** Start Dataset extract **

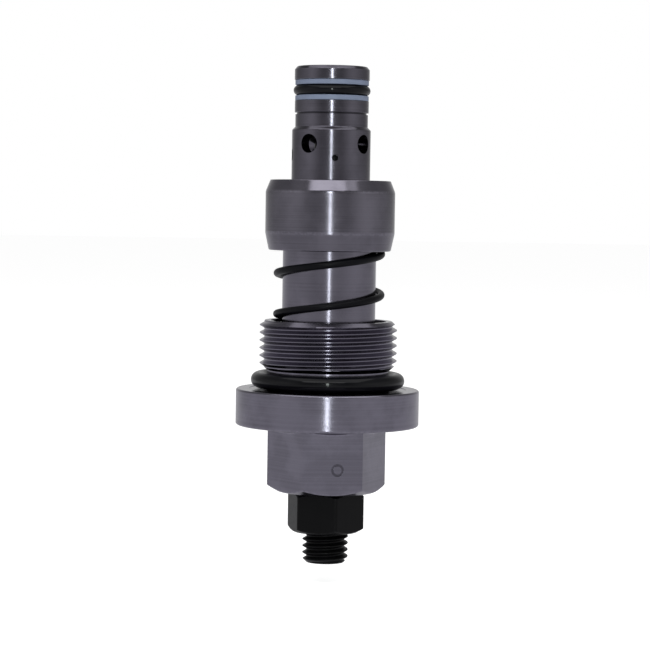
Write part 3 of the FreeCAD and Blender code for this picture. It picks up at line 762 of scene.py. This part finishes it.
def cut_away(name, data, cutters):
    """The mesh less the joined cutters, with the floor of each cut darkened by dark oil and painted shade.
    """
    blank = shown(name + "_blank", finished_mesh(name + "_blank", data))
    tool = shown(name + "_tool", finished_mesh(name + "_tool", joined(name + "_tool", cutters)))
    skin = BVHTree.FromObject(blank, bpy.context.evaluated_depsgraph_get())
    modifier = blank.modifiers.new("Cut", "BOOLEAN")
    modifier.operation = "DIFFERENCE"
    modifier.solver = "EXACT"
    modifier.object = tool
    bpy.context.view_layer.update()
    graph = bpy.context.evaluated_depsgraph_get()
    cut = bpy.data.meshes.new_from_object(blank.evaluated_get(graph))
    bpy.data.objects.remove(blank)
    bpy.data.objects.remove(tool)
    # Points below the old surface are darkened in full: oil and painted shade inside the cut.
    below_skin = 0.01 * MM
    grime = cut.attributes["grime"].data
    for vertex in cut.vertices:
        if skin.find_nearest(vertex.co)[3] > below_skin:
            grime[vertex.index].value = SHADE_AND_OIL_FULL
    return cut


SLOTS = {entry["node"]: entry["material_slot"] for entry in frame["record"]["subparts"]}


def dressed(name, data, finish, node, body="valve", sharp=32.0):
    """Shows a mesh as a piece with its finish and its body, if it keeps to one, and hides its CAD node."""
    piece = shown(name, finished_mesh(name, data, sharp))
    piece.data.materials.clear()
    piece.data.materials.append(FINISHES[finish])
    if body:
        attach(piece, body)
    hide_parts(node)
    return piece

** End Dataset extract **

What is needed - Restate the data above word for word.

In response -
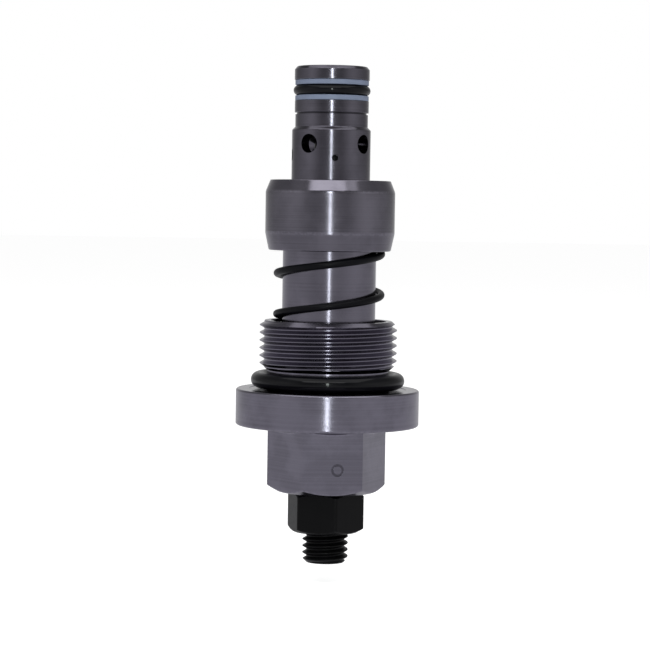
Write part 3 of the FreeCAD and Blender code for this picture. It picks up at line 762 of scene.py. This part finishes it.
def cut_away(name, data, cutters):
    """The mesh less the joined cutters, with the floor of each cut darkened by dark oil and painted shade.
    """
    blank = shown(name + "_blank", finished_mesh(name + "_blank", data))
    tool = shown(name + "_tool", finished_mesh(name + "_tool", joined(name + "_tool", cutters)))
    skin = BVHTree.FromObject(blank, bpy.context.evaluated_depsgraph_get())
    modifier = blank.modifiers.new("Cut", "BOOLEAN")
    modifier.operation = "DIFFERENCE"
    modifier.solver = "EXACT"
    modifier.object = tool
    bpy.context.view_layer.update()
    graph = bpy.context.evaluated_depsgraph_get()
    cut = bpy.data.meshes.new_from_object(blank.evaluated_get(graph))
    bpy.data.objects.remove(blank)
    bpy.data.objects.remove(tool)
    # Points below the old surface are darkened in full: oil and painted shade inside the cut.
    below_skin = 0.01 * MM
    grime = cut.attributes["grime"].data
    for vertex in cut.vertices:
        if skin.find_nearest(vertex.co)[3] > below_skin:
            grime[vertex.index].value = SHADE_AND_OIL_FULL
    return cut


SLOTS = {entry["node"]: entry["material_slot"] for entry in frame["record"]["subparts"]}


def dressed(name, data, finish, node, body="valve", sharp=32.0):
    """Shows a mesh as a piece with its finish and its body, if it keeps to one, and hides its CAD node."""
    piece = shown(name, finished_mesh(name, data, sharp))
    piece.data.materials.clear()
    piece.data.materials.append(FINISHES[finish])
    if body:
        attach(piece, body)
    hide_parts(node)
    return piece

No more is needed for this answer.